The Stop Mining in Tibet movement states that local Tibetans do not benefit in any capacity from the numerous mines that have sprung up. Stop Mining in Tibet equates the process as looting and calls for its immediate termination. Canadian corporations, in collaboration with the Chinese government, exploit the mines and not only negatively affect the Tibetans in the area, but also do ecological damage to the Tibetan plateau.

Mining sites created near the continent’s largest rivers, such as the Yangtze and the Yellow, are threatened with pollution of its waters. The pollution poses such a danger that India, Pakistan, and Bangladesh may also be affected by polluted waters because they are downstream.

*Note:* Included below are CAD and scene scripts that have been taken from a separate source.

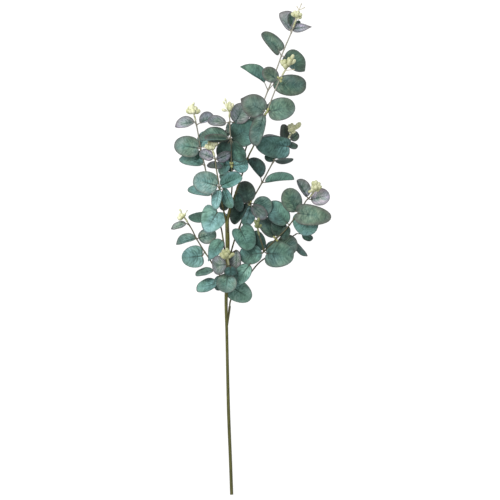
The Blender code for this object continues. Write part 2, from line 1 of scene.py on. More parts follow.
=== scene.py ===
"""A cut sprig of round-leaved eucalyptus with pale gum-nut bud heads, lying on a white table.

Routes and leaves are in millimetres and degrees. The cut end points to -Y, the tip to +Y, and +Z is up.
"""
import math
import random
from collections import namedtuple

import bmesh
import bpy
from mathutils import Matrix, Vector


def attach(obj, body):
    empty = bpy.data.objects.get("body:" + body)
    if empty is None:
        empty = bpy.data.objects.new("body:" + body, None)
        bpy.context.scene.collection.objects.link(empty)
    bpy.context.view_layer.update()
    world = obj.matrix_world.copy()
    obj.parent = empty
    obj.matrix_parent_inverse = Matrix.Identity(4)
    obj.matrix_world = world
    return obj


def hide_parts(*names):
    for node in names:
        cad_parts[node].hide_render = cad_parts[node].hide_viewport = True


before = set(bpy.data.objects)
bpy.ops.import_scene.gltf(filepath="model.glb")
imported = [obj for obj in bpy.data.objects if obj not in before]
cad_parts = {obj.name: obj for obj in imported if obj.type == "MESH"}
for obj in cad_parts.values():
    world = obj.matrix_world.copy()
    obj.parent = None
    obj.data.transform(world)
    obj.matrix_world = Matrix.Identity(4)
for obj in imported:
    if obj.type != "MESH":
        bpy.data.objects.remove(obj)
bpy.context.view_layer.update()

# Camera, table and light. The sprig lies on a white table and is seen from straight above with a long lens.
# The sky is an even white, and one soft lamp stands at the upper left. The table glows like a light box, so
# the sprig throws no shadow on it. Places and sizes here are in metres.
WHITE = (1, 1, 1, 1)
LENS_HEIGHT = 5.545
LENS_ASIDE = -0.002
LENS_FOCAL_MM = 300
LENS_SENSOR_MM = 36
LENS_REACH = 50
SKY_STRENGTH = 0.7
LAMP_PLACE = Vector((-0.9, 0.9, 1.6))
LAMP_WIDTH = 1.2
LAMP_WATTS = 40
TABLE_HALF_WIDTH = 6
TABLE_GREY = (0.06, 0.06, 0.06, 1)
TABLE_ROUGHNESS = 0.9
TABLE_GLOW = 1.0

camera_data = bpy.data.cameras.new("overhead_camera")
camera_data.lens = LENS_FOCAL_MM
camera_data.sensor_width = LENS_SENSOR_MM
camera_data.clip_end = LENS_REACH
camera = bpy.data.objects.new("overhead_camera", camera_data)
camera.location = (LENS_ASIDE, 0, LENS_HEIGHT)
bpy.context.scene.collection.objects.link(camera)
bpy.context.scene.camera = camera
bpy.context.scene.view_settings.view_transform = "Standard"
bpy.context.scene.view_settings.look = "None"

sky = bpy.data.worlds.new("white_sky")
sky.use_nodes = True
sky.node_tree.nodes["Background"].inputs["Color"].default_value = WHITE
sky.node_tree.nodes["Background"].inputs["Strength"].default_value = SKY_STRENGTH
bpy.context.scene.world = sky

lamp_data = bpy.data.lights.new("soft_lamp", "AREA")
lamp_data.shape = "DISK"
lamp_data.size = LAMP_WIDTH
lamp_data.energy = LAMP_WATTS
lamp = bpy.data.objects.new("soft_lamp", lamp_data)
lamp.location = LAMP_PLACE
lamp.rotation_euler = (-LAMP_PLACE).to_track_quat("-Z", "Y").to_euler()
bpy.context.scene.collection.objects.link(lamp)

table_bm = bmesh.new()
bmesh.ops.create_grid(table_bm, x_segments=1, y_segments=1, size=TABLE_HALF_WIDTH)
table_mesh = bpy.data.meshes.new("table_top")
table_bm.to_mesh(table_mesh)
table_bm.free()
table_top = bpy.data.objects.new("table_top", table_mesh)
table_finish = bpy.data.materials.new("white_table")
table_finish.use_nodes = True
table_shader = table_finish.node_tree.nodes["Principled BSDF"]
table_shader.inputs["Base Color"].default_value = TABLE_GREY
table_shader.inputs["Roughness"].default_value = TABLE_ROUGHNESS
table_shader.inputs["Emission Color"].default_value = WHITE
table_shader.inputs["Emission Strength"].default_value = TABLE_GLOW
table_mesh.materials.append(table_finish)
bpy.context.scene.collection.objects.link(table_top)


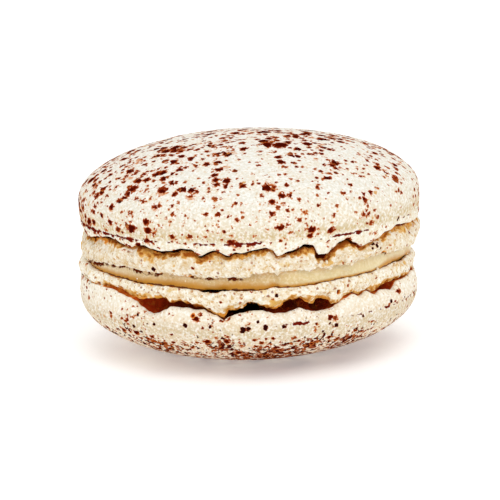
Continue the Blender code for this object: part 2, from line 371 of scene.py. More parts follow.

# Golden patches, partly baked colour and partly painted shade in shallow hollows: degrees, level, half
# width and half height in millimetres, and strength
UPPER_GOLD = [
    (-86, 0.2, 0.9, 0.8, 0.7),
    (-74, 2.2, 1.1, 0.5, 0.8),
    (-36, 2.0, 1.0, 0.8, 0.6),
    (26, 0.6, 0.8, 0.5, 0.7),
    (43, 1.8, 0.7, 0.5, 0.5),
    (64, 2.6, 1.2, 0.7, 0.8),
    (74, 2.5, 1.6, 0.8, 0.8),
]
LOWER_GOLD = [
    (-58, 0.5, 1.1, 0.5, 1),
    (-45, 1.0, 1.6, 0.5, 0.8),
    (-39, 1.0, 1.0, 0.4, 0.6),
    (-20, 2.9, 0.6, 0.6, 0.6),
    (-7, 2.0, 0.8, 0.5, 0.9),
    (9, 1.5, 1.5, 0.7, 0.7),
    (14, 0.7, 0.8, 0.5, 0.4),
    (49, 2.1, 0.7, 0.3, 0.8),
    (53, 1.9, 0.6, 0.5, 0.7),
    (66, -0.6, 2.2, 0.5, 0.5),
]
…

Historically, Tibetans limited their mining, considering the land to be sacred. Now, many of Tibet’s resources are funneled straight into the rapidly industrializing China, with very little benefit towards the pastoral Tibetan community.

Furthermore, with over 6 million nomadic Tibetans in the region, this displacement comes at a time when Tibetan refugee acceptance is in a current decline, according to the BBC.

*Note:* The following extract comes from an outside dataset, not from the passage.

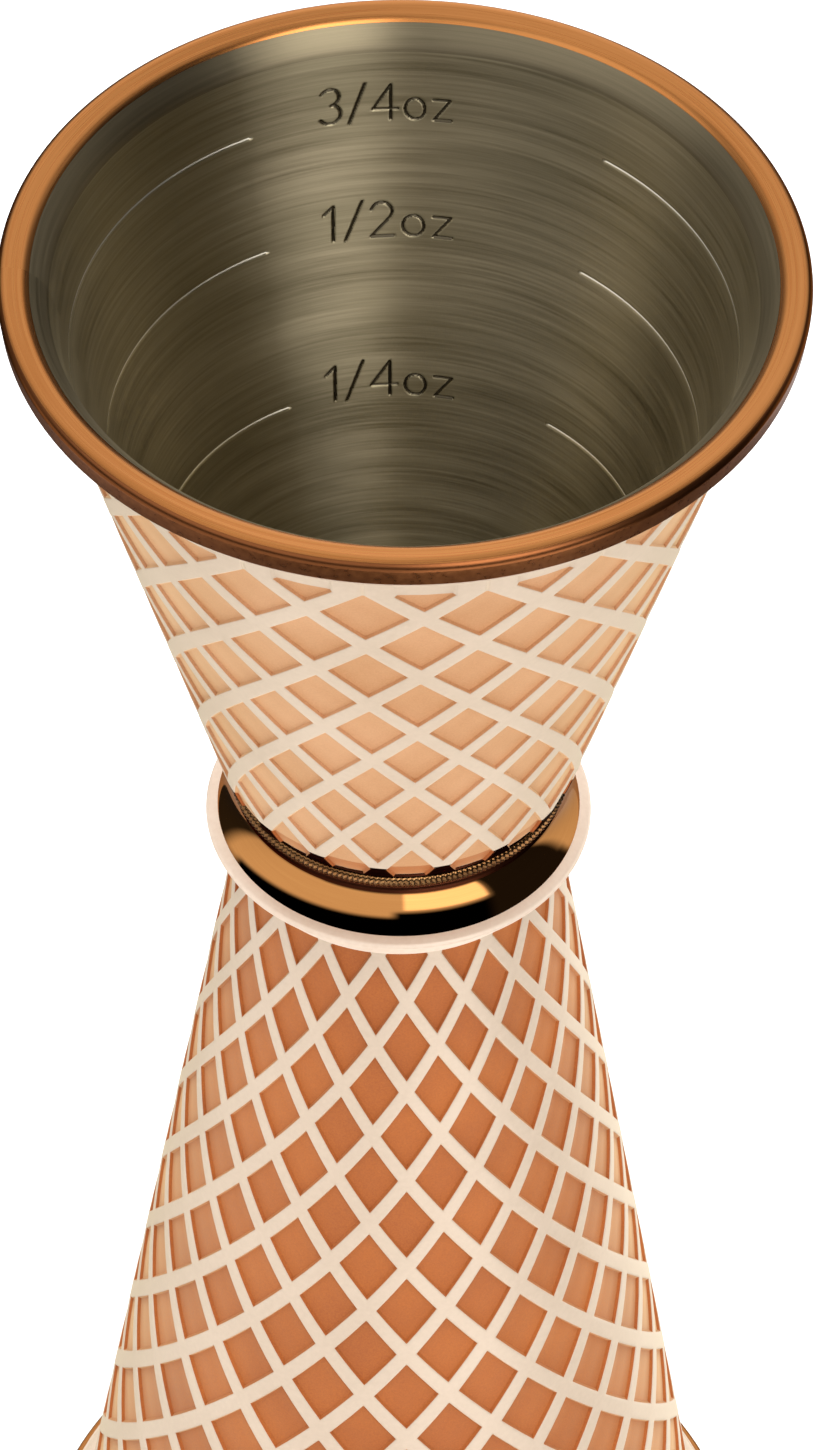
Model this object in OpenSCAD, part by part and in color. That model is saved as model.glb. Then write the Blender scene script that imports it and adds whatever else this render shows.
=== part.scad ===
// Two-ended bar jigger: two steel measuring cups in copper shells, joined at a flared collar.
// The origin is the centre of the lower mouth, on the surface it stands on. Millimetres, +Z up.

/* [Overall] */
// Height over both rims
overall_height = 119.7; // [116:0.1:126]
// Outer radius of both rim beads
rim_radius = 23; // [22.5:0.1:25]
// Height of the top of the lower cone
lower_cone_height = 75; // [74:0.1:77]
// Height of the foot of the upper cone
upper_cone_foot = 81.5; // [81:0.1:84]

/* [Cones] */
// Outer radius of the upper cone at its foot
upper_foot_radius = 10.8; // [10.6:0.05:11.5]
// Outer radius of the upper cone at the top of the rim
upper_mouth_radius = 21.4; // [21.2:0.1:21.6]
// Outer radius of the lower cone at its top
lower_top_radius = 9.3; // [9.2:0.05:9.35]
// Outer radius of the lower cone at the bottom of the rim
lower_mouth_radius = 21.1; // [20.9:0.1:21.5]
// Thickness of each copper shell, measured radially
shell_wall = 0.5; // [0.4:0.05:0.6]
// Thickness of each steel cup, measured radially
liner_wall = 0.4; // [0.3:0.05:0.5]
// Thickness of the closed end of each steel cup
liner_floor = 0.5; // [0.4:0.05:0.8]

/* [Rims] */
// Height of each rim bead
rim_height = 1.2; // [1:0.1:1.4]
// Height of the plain band under the upper bead
band_height = 1.3; // [1:0.1:1.6]
// How far the plain band stays inside the rim bead's outer radius
band_inset = 0.8; // [0.6:0.05:1]
// Height of the flare that joins the plain band to the cone
band_flare = 0.9; // [0.7:0.1:1.2]

/* [Waist] */
// Outer radius of the collar's flared foot
collar_radius = 11.5; // [11.3:0.05:12]
// Radius of the collar's polished neck
neck_radius = 9.95; // [9.9:0.05:10.1]
// Height of the collar's rolled edge
collar_edge_height = 0.8; // [0.7:0.05:0.9]
// Radius of the collar's bore, which holds the upper spigot and the core
socket_radius = 9.3; // [9.2:0.05:9.4]
// Depth of the upper cup's spigot below the foot of its cone
spigot_depth = 3; // [2.6:0.1:3.2]
// Thickness of each brazing disc
braze_thickness = 0.15; // [0.1:0.01:0.2]
// Outer radius of the knurled ring
knurl_radius = 10.25; // [10.2:0.05:10.4]
// Height of the knurled ring
knurl_height = 0.6; // [0.5:0.05:0.8]
// Height of the middle of the knurled ring
knurl_level = 79.65; // [79.5:0.05:79.8]
// Plain neck between the knurled ring and the cove
knurl_gap = 0.75; // [0.6:0.05:0.9]
// Flat step between the cove and the middle of the rolled edge
cove_step = 0.3; // [0.2:0.05:0.4]
// Outer radius of the trim ring under the collar
neck_ring_radius = 9.95; // [9.9:0.05:10.1]
// Height of the trim ring under the collar
neck_ring_height = 1.9; // [1.7:0.1:2.2]
// Chamfer along the bottom of the trim ring
neck_ring_chamfer = 0.25; // [0.1:0.05:0.3]

/* [Hidden] */
$fn = 96;

// Levels
upper_bead_base = overall_height - rim_height;
band_base = upper_bead_base - band_height;
flare_base = band_base - band_flare;
spigot_base = upper_cone_foot - spigot_depth;
edge_level = lower_cone_height + collar_edge_height / 2;
edge_top = lower_cone_height + collar_edge_height;
cove_top = knurl_level - knurl_height / 2 - knurl_gap;

// Slopes of the cones: radius gained per millimetre away from the waist
upper_slope = (upper_mouth_radius - upper_foot_radius) / (overall_height - upper_cone_foot);
lower_slope = (lower_mouth_radius - lower_top_radius) / lower_cone_height;

// Radii that follow from the driving dimensions
rim_round = rim_height / 2;
rim_arc_radius = rim_radius - rim_round;
band_radius = rim_radius - band_inset;
edge_round = collar_edge_height / 2;
edge_arc_radius = collar_radius - edge_round;
// The cove is an arc that leaves the neck upright and meets the top of the rolled edge
cove_width = edge_arc_radius - neck_radius - cove_step;
cove_drop = cove_top - edge_top;
cove_arc = (cove_width * cove_width + cove_drop * cove_drop) / (2 * cove_width);
// The lower flare mirrors the upper one, so both rims have the same plain band above or below them
lower_bead_top = rim_height;
lower_band_top = lower_bead_top + band_height;
lower_flare_top = lower_band_top + band_flare;

// Outer radius of the upper cone, less an inward offset, at height z
function upper_radius(z, inset = 0) = upper_foot_radius + upper_slope * (z - upper_cone_foot) - inset;

// Outer radius of the lower cone, less an inward offset, at height z
function lower_radius(z, inset = 0) = lower_top_radius + lower_slope * (lower_cone_height - z) - inset;

// Steel cup of the upper side: a cone that narrows to a spigot at its closed end
module upper_liner() {
    ledge_top = upper_cone_foot + liner_floor;
    inner_inset = shell_wall + liner_wall;
    color("lightslategray")
    rotate_extrude()
    polygon([
        [0, spigot_base],
        [socket_radius, spigot_base],
        [socket_radius, upper_cone_foot],
        [upper_radius(upper_cone_foot, shell_wall), upper_cone_foot],
        [upper_radius(overall_height, shell_wall), overall_height],
        [upper_radius(overall_height, inner_inset), overall_height],
        [upper_radius(ledge_top, inner_inset), ledge_top],
        [socket_radius - liner_wall, ledge_top],
        [socket_radius - liner_wall, spigot_base + liner_floor],
        [0, spigot_base + liner_floor]
    ]);
}

// Copper cone of the upper side, which flares to a plain band under the rim bead
module upper_shell() {
    color("peru")
    rotate_extrude()
    polygon([
        [upper_radius(upper_cone_foot, shell_wall), upper_cone_foot],
        [upper_radius(upper_cone_foot), upper_cone_foot],
        [upper_radius(flare_base), flare_base],
        [band_radius, band_base],
        [band_radius, upper_bead_base],
        [upper_radius(upper_bead_base, shell_wall), upper_bead_base]
    ]);
}

// Copper bead around the upper mouth: flat inside, round outside
module upper_rim() {
    color("sienna")
    rotate_extrude() {
        polygon([
            [upper_radius(upper_bead_base, shell_wall), upper_bead_base],
            [rim_arc_radius, upper_bead_base],
            [rim_arc_radius, overall_height],
            [upper_radius(overall_height, shell_wall), overall_height]
        ]);
        translate([rim_arc_radius, overall_height - rim_round])
        circle(r = rim_round);
    }
}

// Turned collar: a bored neck that sweeps out in a cove to a rolled edge
module waist_collar() {
    color("goldenrod")
    rotate_extrude() {
        difference() {
            translate([socket_radius, lower_cone_height])
            square([edge_arc_radius - socket_radius, upper_cone_foot - lower_cone_height]);
            cove();
        }
        translate([edge_arc_radius, edge_level])
        circle(r = edge_round);
    }
}

// The space around the collar's neck: straight at the top, then an arc out to the rolled edge
module cove() {
    translate([neck_radius, cove_top])
    square([edge_arc_radius, upper_cone_foot]);
    translate([neck_radius + cove_arc, cove_top])
    circle(r = cove_arc);
}

// Fine knurled ring, a half-round bead drawn at the tips of its teeth
module knurled_ring() {
    color("darkgoldenrod")
    translate([0, 0, knurl_level])
    rotate_extrude()
    intersection() {
        translate([knurl_radius - knurl_height / 2, 0])
        circle(r = knurl_height / 2);
        translate([neck_radius, -knurl_height])
        square([knurl_radius, 2 * knurl_height]);
    }
}

// Brazing metal between the upper cup's spigot and the core
module upper_braze() {
    color("khaki")
    translate([0, 0, spigot_base - braze_thickness])
    cylinder(r = socket_radius, h = braze_thickness);
}

// Solid disc that joins the two cups back to back
module waist_core() {
    core_base = lower_cone_height + braze_thickness;
    color("gray")
    translate([0, 0, core_base])
    cylinder(r = socket_radius, h = spigot_base - braze_thickness - core_base);
}

// Brazing metal between the core and the lower cup
module lower_braze() {
    color("khaki")
    translate([0, 0, lower_cone_height])
    cylinder(r = socket_radius, h = braze_thickness);
}

// Narrow trim ring under the collar, bored to fit the lower cone
module neck_ring() {
    ring_base = lower_cone_height - neck_ring_height;
    color("chocolate")
    rotate_extrude()
    polygon([
        [lower_radius(lower_cone_height), lower_cone_height],
        [lower_radius(ring_base), ring_base],
        [neck_ring_radius - neck_ring_chamfer, ring_base],
        [neck_ring_radius, ring_base + neck_ring_chamfer],
        [neck_ring_radius, lower_cone_height]
    ]);
}

// Copper cone of the lower side, which flares to a plain band over the foot bead
module lower_shell() {
    color("peru")
    rotate_extrude()
    polygon([
        [lower_radius(lower_cone_height, shell_wall), lower_cone_height],
        [lower_radius(lower_cone_height), lower_cone_height],
        [lower_radius(lower_flare_top), lower_flare_top],
        [band_radius, lower_band_top],
        [band_radius, lower_bead_top],
        [lower_radius(lower_bead_top, shell_wall), lower_bead_top]
    ]);
}

// Steel cup of the lower side: a plain cone, closed at the waist
module lower_liner() {
    floor_base = lower_cone_height - liner_floor;
    inner_inset = shell_wall + liner_wall;
    color("lightslategray")
    rotate_extrude()
    polygon([
        [0, lower_cone_height],
        [lower_radius(lower_cone_height, shell_wall), lower_cone_height],
        [lower_radius(0, shell_wall), 0],
        [lower_radius(0, inner_inset), 0],
        [lower_radius(floor_base, inner_inset), floor_base],
        [0, floor_base]
    ]);
}

// Copper bead around the lower mouth, which is the foot: flat underneath, round outside
module lower_rim() {
    color("sienna")
    rotate_extrude() {
        polygon([
            [lower_radius(0, shell_wall), 0],
            [rim_arc_radius, 0],
            [rim_arc_radius, lower_bead_top],
            [lower_radius(lower_bead_top, shell_wall), lower_bead_top]
        ]);
        translate([rim_arc_radius, rim_round])
        circle(r = rim_round);
    }
}

upper_rim();
upper_shell();
upper_liner();
knurled_ring();
waist_collar();
upper_braze();
waist_core();
lower_braze();
neck_ring();
lower_shell();
lower_liner();
lower_rim();
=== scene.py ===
import math

import bmesh
import bpy
import numpy as np
from mathutils import Matrix, Vector


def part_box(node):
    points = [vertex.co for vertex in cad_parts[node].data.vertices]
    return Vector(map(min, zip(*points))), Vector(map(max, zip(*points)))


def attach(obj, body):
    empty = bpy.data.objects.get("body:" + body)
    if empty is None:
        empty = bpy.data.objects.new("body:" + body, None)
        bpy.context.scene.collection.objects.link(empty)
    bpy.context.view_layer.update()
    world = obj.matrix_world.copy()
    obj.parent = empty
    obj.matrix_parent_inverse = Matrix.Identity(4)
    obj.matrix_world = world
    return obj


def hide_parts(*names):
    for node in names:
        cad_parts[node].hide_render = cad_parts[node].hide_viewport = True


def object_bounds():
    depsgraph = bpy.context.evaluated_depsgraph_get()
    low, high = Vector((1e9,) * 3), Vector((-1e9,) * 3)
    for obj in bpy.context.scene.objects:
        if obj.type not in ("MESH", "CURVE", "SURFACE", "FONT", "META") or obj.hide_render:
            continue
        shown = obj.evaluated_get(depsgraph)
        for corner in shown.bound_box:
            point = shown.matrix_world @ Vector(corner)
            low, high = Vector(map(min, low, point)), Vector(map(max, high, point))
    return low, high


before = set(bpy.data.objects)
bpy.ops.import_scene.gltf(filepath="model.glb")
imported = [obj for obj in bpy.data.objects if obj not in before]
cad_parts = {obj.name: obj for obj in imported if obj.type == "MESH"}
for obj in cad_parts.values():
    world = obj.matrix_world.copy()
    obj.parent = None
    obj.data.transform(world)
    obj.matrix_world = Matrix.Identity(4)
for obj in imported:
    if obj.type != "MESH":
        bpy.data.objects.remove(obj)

CAD_BOX = [list(corner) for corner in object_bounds()]
MM = 0.001
BODY = "root"

# ---------------------------------------------------------------- driving values, in metres and degrees

# Lattice: strips each way round a cone, and the share of a cell that its pocket takes
STRIPS = 18
POCKET_SHARE = 0.76
POCKET_DEPTH = 0.24 * MM
# The wall of a pocket: distance outside the pocket's edge as a share of a cell, and share of the full depth.
# POCKET_MIDDLE is the last grid line before the middle, which keeps the pocket's bottom round.
POCKET_WALL = [(0.035, 0.0), (0.012, 0.06), (0.0, 0.2), (-0.045, 0.94), (-0.07, 1.0)]
POCKET_MIDDLE = 0.23
PAINTED_DEPTH = 0.3
UPPER_ROW_PITCH = 3.327 * MM
LOWER_ROW_PITCH = 3.476 * MM
# The first full row of pockets, measured from the flare of the upper cone and from the collar
UPPER_FIRST_ROW = 4.85 * MM
LOWER_FIRST_ROW = 5.82 * MM
UPPER_PHASE = 3.97
LOWER_PHASE = 3.56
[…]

Displacement of the pastoral communities in Tibet was alleged to have begun in the early 2000s, but recent reports have seen the phenomenon gain more ground. Further information is largely limited, as foreign reporters are restricted in their coverage by the Chinese government.

This past April, a landslide found over 80 miners trapped in the Jiama mine. The Chinese government stated that mining did not cause the landslide, but the Tibetan government in exile, operating from India, claims otherwise.

The majority of the miners found trapped were Han Chinese, with a report of only two Tibetan miners. The majority of miners are not Tibetan themselves, but rather hail from outside the Tibetan region.

With the Chinese government claiming Tibetan land for the betterment of China and a Tibetan government operating from a large distance away, pastorals are left to the whims of governmental decree. In this case, scores of their community are largely displaced. Protest movements exist – but what is a land-rich in resources is sorely lacking in human rights.